Crónicas de la peste XXVII

Hay una pregunta previa a esta: ¿tiene el lenguaje la entidad y fuerza suficiente para transformar la realidad o es solo su reflejo? Estos días menudean las opiniones contrarias al uso de metáforas bélicas para definir el enfrentamiento a la peste. La presencia de soldados en las calles en funciones de apoyo a la logística sanitaria y de generales profusamente enmedallados en las ruedas de prensa del gobierno, para no mencionar que el único acercamiento del rey al terreno de la pandemia ha sido el arrimo a un centro militar, abonan una suspicacia generalizada, que tiene dos vertientes, de izquierda y de derecha. Para la izquierda, las metáforas bélicas y el despliegue militar asociado abren el camino al autoritarismo; para la derecha, que apoya sus argumentos en Susan Sontag, las analogías castrenses degradan a los enfermos y suscitan desasosiego en pacientes y sanitarios. En términos estrictos no estamos en guerra, así que cualquier argumento en este sentido es de recibo. Pero, ¿qué es lo más amenazador para una sociedad en tiempos de paz? La pregunta, a la vista de la experiencia presente, se contesta sola.
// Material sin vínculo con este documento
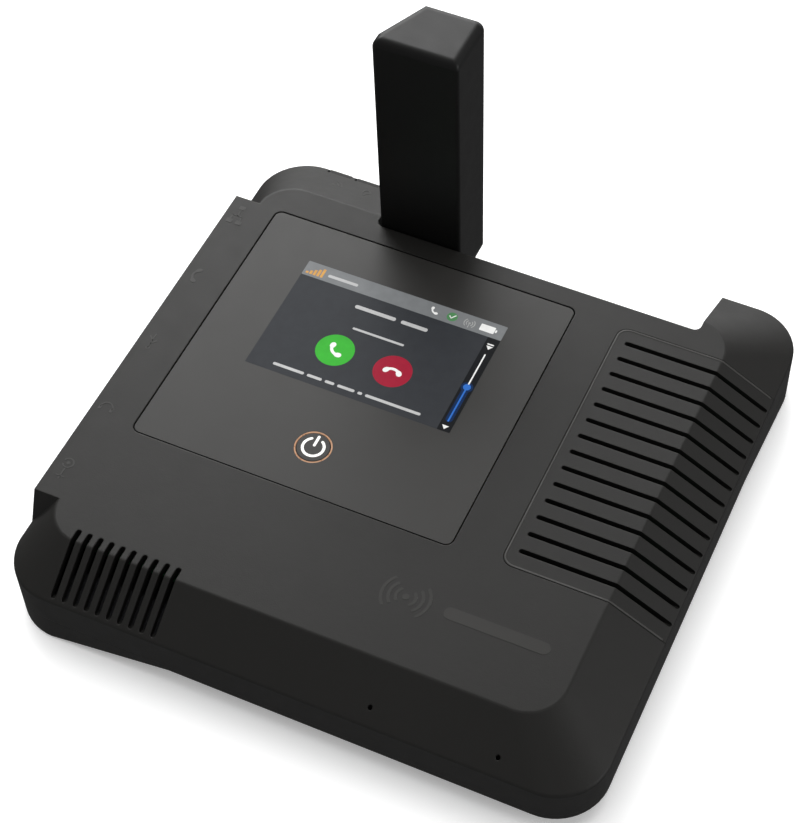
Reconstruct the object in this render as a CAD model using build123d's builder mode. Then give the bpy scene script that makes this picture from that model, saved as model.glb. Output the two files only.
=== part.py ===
from build123d import *
import math
import os

# Desk-top satellite phone: a flat square housing with sloping shoulders, a touch panel, a vent grille over
# its right shoulder and an antenna that folds up out of a bay in the rear edge.
# Frame: millimetres, +X right, +Y to the rear, +Z up, origin on the table under the middle of the housing.

os.makedirs("parts", exist_ok=True)

# ---- housing -------------------------------------------------------------------------------------------
width = 203.0
depth = 203.0
slab_height = 25.4  # side wall foot to plateau
belly_depth = 8.3  # belly below the side walls
foot_height = 1.0
side_wall_height = 14.0  # side wall foot to rim
corner_radius = 18.0
wall = 2.5
ceiling = 3.2
floor_thickness = 2.5
split_rise = 2.0  # parting line above the side wall foot
rim_fillet = 1.2
crest_fillet = 1.6
probe = 0.01  # how close an edge must lie to count as being at a position
slot_end = 0.49  # end radius as a share of a slot's width

crest_left = 9.0  # how far each edge of the plateau lies inside the housing's edge
crest_right = 19.5
crest_front = 17.2
crest_rear = 22.4
crest_radius = 13.0

ridge_front_y = -72.0  # the left edge keeps its full height between these two
ridge_rear_y = 67.0
ridge_ramp = 5.0
ridge_depth = 14.0

belly_inset = 9.0
pod_flat = 17.5  # corner pod: full depth within this of the side
pod_ramp = 44.0  # and ramps out over this length
belly_wall = 4.0

gap = 0.15  # between fixed pieces set into each other
part_gap = 0.3  # between pieces that move past each other
running_gap = 0.05  # radial, bushes and turned fits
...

Estamos en estado de sitio porque en el dilema planteado entre la libertad y la vida, hemos elegido la vida, que es la precondición de la libertad. Eso significa una renuncia voluntaria al ejercicio de derechos civiles de movimiento, reunión y expresión (véanse las amañadas ruedas de prensa del gobierno) y ni siquiera el derecho a la propia muerte queda reconocido porque en estas circunstancias implica la muerte de otros. En consecuencia, el gobierno asume la gestión total de las actividades de la sociedad, incluidas las económicas, donde más duele al pensamiento neoliberal, que acepta la legitimidad y la conveniencia del confinamiento de decenas de miles de operarias en remotos talleres textiles para fabricar antes camisetas y ahora batas profilácticas pero hace absurdas objeciones al intento de limitar las actividades no esenciales para el objetivo de frenar al virus. El debate entre libertad y vida se planteó en los primeros días de la pandemia y se ha resuelto en la misma dirección en todos los países del planeta con mayor o menor celeridad y eficacia; solo los sociópatas, como míster Trump, no parecen tenerlo aún claro. El otro chiflado de la cresta color panocha ya está hospitalizado, y como dice él, al mando. Al mando ¿de qué?
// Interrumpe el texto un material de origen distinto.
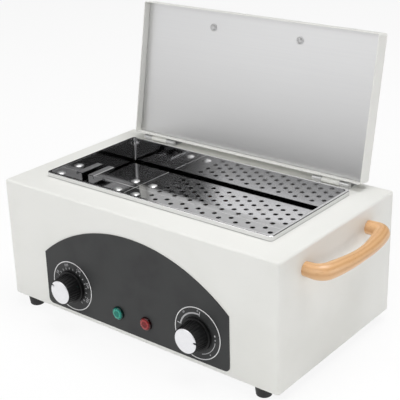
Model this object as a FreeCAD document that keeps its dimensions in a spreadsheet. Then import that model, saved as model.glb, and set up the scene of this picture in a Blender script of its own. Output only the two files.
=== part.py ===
import FreeCAD, Part
import math
import os
import re

import Sketcher

# A bench-top dry heat sterilizer: a white sheet-steel case with a stainless chamber, a perforated
# tray over a tubular heater, a hinged lid that stands open, two dial controls and wooden handles.
# Origin: centre of the footprint on the bench. X to the right, Y to the back, Z up, millimetres.

Vector = FreeCAD.Vector
Rotation = FreeCAD.Rotation
Placement = FreeCAD.Placement

# Driving sizes. A text that starts with an equals sign is worked out from the others.
SIZES = [
    # chamber, and the case round it
    ("chamber_width", "292"),
    ("chamber_depth", "136.6"),
    ("case_side_margin", "34"),
    ("case_front_margin", "36.2"),
    ("case_back_margin", "37.2"),
    ("under_tub_height", "83.3"),
    ("liner_sheet", "0.8"),
    ("lip_rise", "5.3"),
    ("tray_drop", "29.7"),
    ("tray_stand", "28.5"),
    ("case_width", "=chamber_width + 2 * case_side_margin"),
    ("case_depth", "=chamber_depth + case_front_margin + case_back_margin"),
    ("case_height", "=under_tub_height + liner_sheet + tray_stand + tray_drop - lip_rise"),
    ("chamber_offset", "=(case_front_margin - case_back_margin) / 2"),
    ("case_sheet", "1"),
    ("case_edge_radius", "2.5"),
    ("case_flange", "14"),
    ("foot_height", "12"),
    ("foot_top_radius", "9.3"),
    ("foot_bottom_radius", "7.8"),
    ("foot_edge_radius", "1.2"),
    ("foot_inset_side", "23"),
    ("foot_inset_front", "10"),
    ("foot_well_radius", "4.4"),
    ("foot_well_depth", "5"),
    ("case_bottom", "=foot_height"),
    ("case_top", "=foot_height + case_height"),
    ("case_half_width", "=case_width / 2"),
    ("case_half_depth", "=case_depth / 2"),
    ("foot_x", "=case_half_width - foot_inset_side"),
    ("foot_y", "=case_half_depth - foot_inset_front"),
    # clearances and the overrun of every cut
    ("overrun", "2"),
    ("sheet_gap", "0.4"),
    ("running_gap", "0.05"),
    ("moving_gap", "0.3"),
    ("screw_gap", "0.15"),
    # base plate
    ("base_sheet", "1"),
    ("vent_length", "46"),
    ("vent_width", "4"),
    ("vent_pitch", "12"),
    ("vent_count", "6"),
    ("vent_group_x", "78"),
    ("base_screw_from_side", "70"),
    ("base_screw_inset", "8"),
    ("base_screw_x", "=case_half_width - base_screw_from_side"),
    ("base_screw_y", "=case_half_depth - base_screw_inset"),
    # chamber liner
    ("chamber_corner_radius", "4"),
    ("liner_gap", "0.6"),
    ("hem_width", "3"),
    ("hem_radius", "1.1"),
    ("lip_top", "=case_top + lip_rise"),
    ("tray_top", "=lip_top - tray_drop"),
    ("chamber_floor", "=tray_top - tray_stand"),
    ("liner_bottom", "=chamber_floor - liner_sheet"),
    ("chamber_half_width", "=chamber_width / 2"),
    ("chamber_front", "=chamber_offset - chamber_depth / 2"),
    ("chamber_back", "=chamber_offset + chamber_depth / 2"),
    ("liner_half_width", "=chamber_half_width + liner_sheet"),
    ("liner_front", "=chamber_front - liner_sheet"),
    ("liner_back", "=chamber_back + liner_sheet"),
    ("wool_thickness", "10"),
    ("wool_top_gap", "4"),
    # tray
    ("tray_side_gap", "4"),
    ("tray_front_gap", "6.3"),
    ("tray_back_gap", "6.1"),
    ("tray_sheet", "0.8"),
    ("hole_radius", "2.75"),
    ("hole_pitch", "21.7"),
    ("hole_row_pitch", "7"),
    ("hole_first_row", "6.5"),
    ("hole_first_x", "-57.5"),
    ("hole_columns", "9"),
    ("hole_pair_count", "8"),
    ("hole_shift_share", "0.5"),
    ("crease_width", "0.9"),
    ("crease_depth", "0.25"),
    ("crease_y", "3.2"),
    ("crease_x", "-88"),
    ("dome_radius", "5.5"),
    ("dome_rise", "1.6"),
    ("dome_pitch_x", "26"),
    ("dome_pitch_y", "30"),
    ("strap_length", "34"),
    ("strap_rise", "10.5"),
    ("strap_reach", "9"),
    ("strap_lip", "3.5"),
    ("strap_inset", "0.6"),
    ("strap_bend_radius", "1"),
    ("tray_half_width", "=chamber_half_width - tray_side_gap"),
    ("tray_front", "=chamber_front + tray_front_gap"),
    ("tray_back", "=chamber_back - tray_back_gap"),
    ("tray_under", "=tray_top - tray_sheet"),
    # lid
    ("lid_side_margin", "8.3"),
    ("lid_front_margin", "6.6"),
    ("lid_back_margin", "11.2"),
    ("lid_depth", "18.3"),
    ("lid_sheet", "1"),
    ("lid_gap", "1"),
    ("lid_corner_radius", "2.5"),
    ("lid_panel_recess", "9"),
    ("lid_panel_sheet", "0.8"),
    ("lid_wool_inset", "4"),
    ("lid_open_angle", "100"),
    ("lid_half_width", "=chamber_half_width + lid_side_margin"),
    ("lid_front", "=chamber_front - lid_front_margin"),
    ("lid_back", "=chamber_back + lid_back_margin"),
    ("lid_edge", "=case_top + lid_gap"),
    ("lid_top", "=lid_edge + lid_depth"),
    ("lid_inside_top", "=lid_top - lid_sheet"),
    ("lid_panel_under", "=lid_edge + lid_panel_recess"),
    ("lid_panel_top", "=lid_panel_under + lid_panel_sheet"),
    # hinges
    ("hinge_radius", "2.6"),
    ("hinge_pin_radius", "1.1"),
    ("hinge_pin_head", "0.8"),
    ("hinge_pin_head_radius", "1.7"),
    ("hinge_middle_knuckle", "21.4"),
    ("hinge_outer_knuckle", "11.1"),
    ("hinge_from_side", "62"),
    ("hinge_end_gap", "0.4"),
    ("leaf_sheet", "1"),
    ("fixed_leaf_reach", "18.5"),
    ("moving_leaf_rise", "13.6"),
    ("rivet_head_radius", "2.5"),
    ("rivet_head_rise", "1"),
    ("rivet_radius", "1.5"),
    ("rivet_pitch", "15"),
    ("rivet_from_axis", "12.6"),
    ("lid_rivet_from_axis", "10.6"),
    ("rivet_tail_radius", "2.2"),
    ("rivet_tail_rise", "0.8"),
    ("hinge_y", "=lid_back + leaf_sheet + moving_gap + hinge_radius"),
    ("hinge_z", "=case_top + leaf_sheet + moving_gap + hinge_radius"),
    ("hinge_centre_x", "=case_half_width - hinge_from_side"),
    ("hinge_inner_end", "=hinge_middle_knuckle / 2"),
    ("hinge_outer_start", "=hinge_inner_end + hinge_end_gap"),
    ("hinge_outer_end", "=hinge_outer_start + hinge_outer_knuckle"),
    # handles: bent round wooden bows
    ("bow_spacing", "115"),
    ("bow_stand_off", "26.8"),
    ("bow_bar_radius", "7.1"),
    ("bow_corner_radius", "12"),
    ("bow_crown_radius", "180"),
    ("bow_pilot_depth", "12"),
    ("side_bow_y", "-4.5"),
    ("side_bow_drop", "22"),
    ("lid_bow_from_front", "19.4"),
    ("bow_screw_radius", "1.8"),
    ("bow_screw_reach", "10"),
    ("bow_screw_head_radius", "3.4"),
    ("bow_screw_head_rise", "2.2"),
    ("bow_washer_radius", "4.5"),
    ("bow_washer_thickness", "0.8"),
    ("side_bow_z", "=case_top - side_bow_drop"),
    ("lid_bow_y", "=lid_front + lid_bow_from_front"),
    # fascia
    ("fascia_half_width", "124"),
    ("fascia_sheet", "0.8"),
    ("fascia_bottom_gap", "4.5"),
    ("fascia_side_rise", "66"),
    ("fascia_top_gap", "24"),
    ("fascia_corner_radius", "6"),
    ("fascia_bottom", "=case_bottom + fascia_bottom_gap"),
    ("fascia_side_top", "=case_bottom + fascia_side_rise"),
    ("fascia_top", "=case_top - fascia_top_gap"),
    ("fascia_front", "=-case_half_depth - fascia_sheet"),
    # dial controls
    ("dial_x", "85.5"),
    ("dial_rise", "35.2"),
    ("dial_z", "=case_bottom + dial_rise"),
    ("bush_radius", "4.6"),
    ("bush_gap", "0.2"),
    ("bush_reach", "0.6"),
    ("shaft_radius", "3"),
    ("shaft_seat", "14"),
    ("control_width", "42"),
    ("control_height", "28"),
    ("control_length", "30"),
    ("control_screw_pitch", "22"),
    ("control_screw_radius", "1.5"),
    ("control_screw_head_radius", "2.7"),
    ("control_screw_head_rise", "1.5"),
    ("control_screw_reach", "7"),
    ("control_tab_thickness", "1.5"),
    ("knob_gap", "1"),
    ("knob_skirt_radius", "18.1"),
    ("knob_skirt_height", "3.6"),
    ("knob_shoulder_height", "0.6"),
    ("knob_body_radius", "15.6"),
    ("knob_face_radius", "14.3"),
    ("knob_height", "17.5"),
    ("knob_boss_radius", "6"),
    ("knob_cavity_radius", "16"),
    ("knob_cavity_depth", "2.6"),
    ("knob_bore_depth", "13"),
    ("knob_flute_count", "30"),
    ("knob_flute_radius", "0.8"),
    ("cap_radius", "13"),
    ("cap_thickness", "1.4"),
    ("cap_edge_share", "0.3"),
    ("cap_seat", "0.8"),
    ("cap_notch_width", "2.2"),
    ("cap_notch_length", "3.6"),
    ("thermostat_angle", "-59"),
    ("timer_angle", "85"),
    ("knob_back", "=fascia_front - knob_gap"),
    # pilot lamps
    ("lamp_x", "19"),
    ("lamp_rise", "24"),
    ("lamp_z", "=case_bottom + lamp_rise"),
    ("lamp_lens_radius", "7.3"),
    ("lamp_lens_height", "3.6"),
    ("lamp_lens_edge", "1.6"),
    ("lens_bevel_share", "0.35"),
    ("lens_bevel", "=lamp_lens_edge * lens_bevel_share"),
    ("lamp_stem_radius", "4.4"),
    ("lamp_stem_length", "6"),
    ("lamp_body_radius", "5.7"),
    ("lamp_body_length", "22"),
    ("lamp_clip_radius", "8.5"),
    ("lamp_clip_thickness", "1"),
    ("lamp_tag_length", "5"),
    ("tag_width", "2.8"),
    ("tag_thickness", "0.8"),
    # heater
    ("heater_radius", "3.2"),
    ("heater_rise", "12"),
    ("heater_leg_count", "4"),
    ("heater_side_margin", "32.3"),
    ("heater_turn_margin", "34"),
    ("heater_reach", "12"),
    ("heater_nut_radius", "6"),
    ("heater_nut_thickness", "3"),
    ("heater_pin_radius", "1.2"),
    ("heater_pin_length", "7"),
    ("bracket_x", "70"),
    ("bracket_sheet", "1"),
    ("bracket_margin", "8"),
    ("bracket_foot", "9"),
    ("heater_leg_pitch", "=(chamber_depth - 2 * heater_side_margin) / (heater_leg_count - 1)"),
    ("heater_end_y", "=heater_leg_pitch * (heater_leg_count - 1) / 2"),
    ("heater_turn_x", "=chamber_half_width - heater_turn_margin"),
    ("heater_level", "=chamber_floor + heater_rise"),
    # thermostat bulb, capillary and thermal cut-out
    ("bulb_radius", "3"),
    ("bulb_length", "60"),
    ("bulb_from_back", "17.8"),
    ("bulb_rise", "6"),
    ("bulb_x", "-20"),
    ("bulb_clip_sheet", "0.8"),
    ("bulb_clip_width", "6"),
    ("bulb_clip_foot", "5"),
    ("capillary_radius", "0.8"),
    ("capillary_gap", "0.4"),
    ("capillary_bend", "4"),
    ("capillary_lead", "16"),
    ("bulb_y", "=chamber_back - bulb_from_back"),
    ("cutout_x", "60"),
    ("cutout_radius", "8"),
    ("cutout_height", "9"),
    ("cutout_tag_height", "6"),
    ("cutout_tag_pitch", "9"),
    # electrics on the base and the cord entry
    ("block_from_side", "62"),
    ("block_from_back", "43"),
    ("block_length", "44"),
    ("block_width", "18"),
    ("block_height", "16"),
    ("block_ways", "4"),
    ("block_well_radius", "2.6"),
    ("block_well_depth", "5"),
    ("block_edge_radius", "1.5"),
    ("block_x", "=case_half_width - block_from_side"),
    ("block_y", "=case_half_depth - block_from_back"),
    ("block_top", "=case_bottom + base_sheet + block_height"),
    ("gland_from_side", "38"),
    ("gland_rise", "22"),
    ("gland_bore_radius", "3.6"),
    ("gland_barrel_radius", "6.2"),
    ("gland_flange_radius", "8.5"),
    ("gland_flange_thickness", "2.6"),
    ("gland_inside", "9"),
    ("gland_nut_radius", "8"),
    ("gland_nut_thickness", "4"),
    ("gland_x", "=case_half_width - gland_from_side"),
    ("gland_z", "=case_bottom + gland_rise"),
    ("lead_radius", "1.2"),
    ("lead_bend", "9"),
    ("lead_pitch", "8"),
    # screws into the feet and the base
    ("foot_screw_radius", "1.9"),
    ("foot_screw_head_radius", "3.8"),
    ("foot_screw_head_rise", "2.4"),
    ("foot_screw_reach", "5"),
    ("base_screw_radius", "1.4"),
    ("base_screw_head_radius", "2.8"),
    ("base_screw_head_rise", "1.6"),
    ("base_screw_reach", "5"),
    ("slot_width", "0.9"),
    ("slot_depth", "0.9"),
    ("cross_reach_share", "0.55"),
    ("head_flat_share", "0.65"),
    ("head_edge_share", "0.3"),
]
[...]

Aceptada, pues, la jerga castrense como la más funcional para definir las circunstancias de un mando único, un contingente humano unido y un objetivo común, hay que añadir que los generales con la pechera esmaltada de medallas y los soldados en uniforme de camuflaje con una mascarilla en la cara y una manguera de lejía en la mano son los emblemas de un militarismo antiguo e inocuo. El control de la población y la concentración del poder es una tentación derivada de la misma naturaleza de la peste. Nadie quiere el régimen chino, ni siquiera el sudcoreano, pero no podemos obviar la fascinación que nos produce la eficacia de estos regímenes en la lucha en la que estamos todos, la cual se debe a la aplicación masiva de las nuevas tecnologías al control de la población. Una vía que ningún gobierno va a ignorar y que el español ya ha puesto en marcha todavía de manera cauta. Si ya aceptamos que las plataformas de internet se apoderen de nuestros hábitos, manías y flaquezas, controlen nuestro itinerarios, midan nuestros pasos y husmeen en nuestras pasiones, quién va a ponerse tiquismiquis porque nos controlen la temperatura o la tensión sanguínea. Es la servidumbre voluntaria, que tanto asombraba a La Boétie y que constituye nuestro presente, con o sin pandemia, y nuestro más que probable futuro.